Kekalahan, dan Hal-Hal yang Tak Pernah Benar-Benar Hilang
Sebuah Refleksi Kecil Seusai Nonton Bola
Pagi ini aku bangun lebih awal dari biasanya. Bukan karena panggilan spiritual, tapi karena panggilan cinta: semifinal Liga Champions. Barcelona vs Inter Milan. Klub yang sudah kuikuti sejak masih bocah. Aku tak tahu sejak kapan cinta ini semakin membara, tapi yang jelas ia selalu ada. Bahkan saat logika berkata:
“Kenapa harus repot-repot begadang demi klub yang bahkan mereka saja tak tahu bahwa kamu ada?”
Tapi aku tetap melakukannya. Seperti juga yang dilakukan jutaan fans bola lainnya. Dan pagi ini, kami kalah.
Tapi anehnya, aku tidak marah. Tidak hancur. Tidak meledak seperti biasa. Ya, cukup puas. Aku hanya duduk lama, diam, dan (mencoba) merasa... penuh. Aku berusaha melihat ini bukan sebagai kekalahan, tapi proses. Yang kutangkap bukan hasil akhir, tapi keberanian. Anak-anak muda dari La Masia—yang sering dianggap belum siap, belum pantas—telah membawa Barcelona sampai sejauh ini. Mereka tidak sekadar tampil. Mereka bertarung. Mereka tumbuh. Di tangan Hansi Flick, mereka jadi tim yang berani menatap langit tanpa harus takut jatuh.

Tapi di linimasa, suasana berbeda. Ada yang mencaci satu dua pemain karena dianggap bikin blunder. Ada yang mencari tumbal, mencari kambing hitam. Bukan memberi dukungan karena mereka telah berjuang, tapi melempar luka baru, seolah kekalahan adalah dosa yang harus ditebus dengan caci maki. Ada pula yang menghidupkan lagi tuduhan lama: bahwa klub ini cuma besar karena suap, wasit, dan sebagainya.

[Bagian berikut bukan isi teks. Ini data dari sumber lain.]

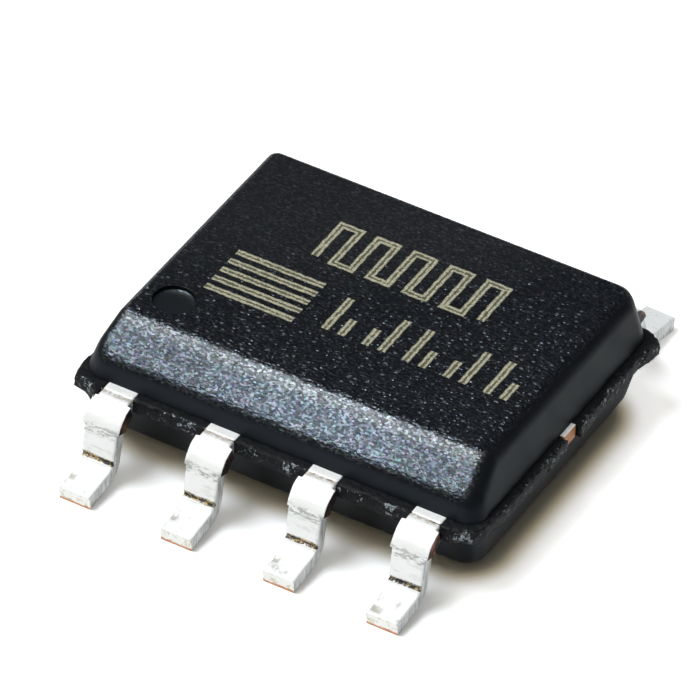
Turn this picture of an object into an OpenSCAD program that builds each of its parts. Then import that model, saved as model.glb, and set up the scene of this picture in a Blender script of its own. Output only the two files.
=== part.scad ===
// Small-outline integrated circuit with eight gull-wing leads, as it would come apart on a bench:
// moulded compound, eight formed leads, die paddle with its tie bars, die attach, silicon die and
// eight bond wires.
// Frame: origin on the seating plane under the middle of the body, +X along the rows of leads,
// +Y across them, +Z up. Lead 1 is at the front left (-X, -Y) and the numbers run anticlockwise.

/* [Moulded body] */
// Length of the body at the parting plane, along the rows of leads
body_l = 4.914; // [4.8:0.01:5.0]
// Width of the body at the parting plane, between the rows of leads
body_w = 3.924; // [3.8:0.01:4.0]
// Height of the top face above the seating plane
body_top = 1.495; // [1.4:0.005:1.75]
// Clearance under the body
standoff = 0.165; // [0.1:0.005:0.25]
// Height of the parting plane, where the upper half meets the leads
parting_z = 0.937; // [0.85:0.001:1.0]
// Draft of the upper half's end walls, in degrees
end_draft = 15.9; // [5:0.1:18]
// Draft of the upper half's side wall below the bevel, in degrees
side_draft = 11.9; // [5:0.1:15]
// Draft of the upper half's other side wall, in degrees
back_draft = 5.9; // [4:0.1:15]
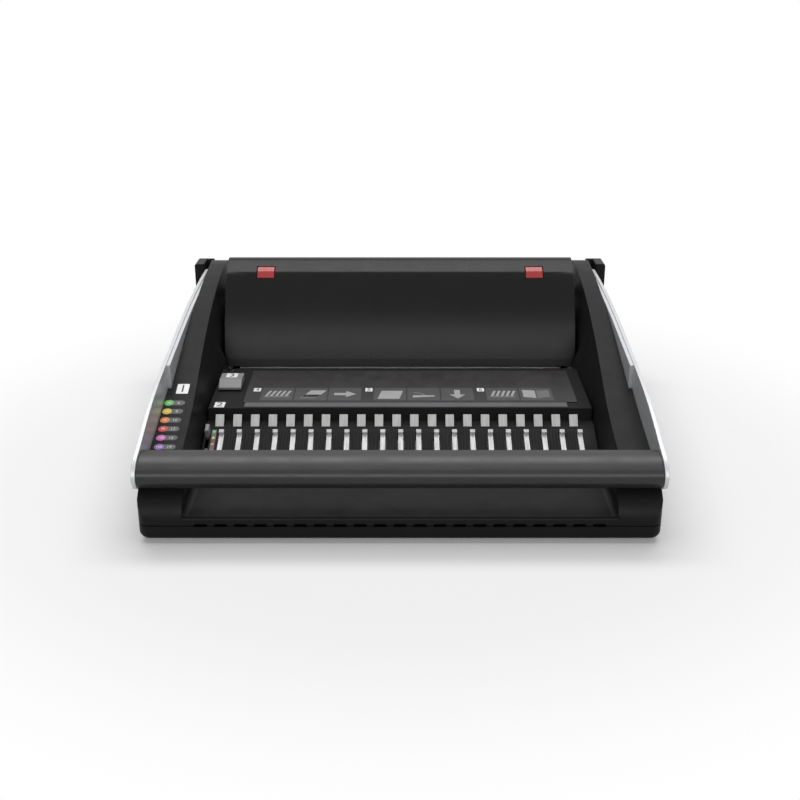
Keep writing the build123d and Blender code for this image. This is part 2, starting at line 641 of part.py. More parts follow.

“Kadang aku heran: kenapa kita bisa sekejam ini?”
Sepak bola, pada dasarnya, adalah hiburan. Tapi ia juga lebih dari itu. Ia kebudayaan. Kadang bahkan jadi agama. Kita ikut marah, ikut bersorak, ikut menangis. Kita menaruh harga diri pada logo, warna kostum, bahkan suara komentator. Tapi ironisnya, justru karena begitu mencintai, banyak dari kita lupa caranya bersikap wajar. Lupa bahwa pemain yang kita dukung adalah manusia. Lupa bahwa lawan juga punya mimpi. Lupa bahwa kalah adalah bagian dari permainan—bukan akhir dari dunia.
Budaya fans sepak bola hari ini—setidaknya yang terlihat di ruang digital—penuh paradoks. Kita bilang cinta klub, tapi menghina pemainnya. Kita bilang ini hanya hiburan, tapi menjadikan kebencian sebagai identitas. Kita menyebut diri "setia", tapi hanya ketika tim menang. Ketika kalah, kita berubah jadi hakim dan algojo, mengobral hinaan tanpa empati.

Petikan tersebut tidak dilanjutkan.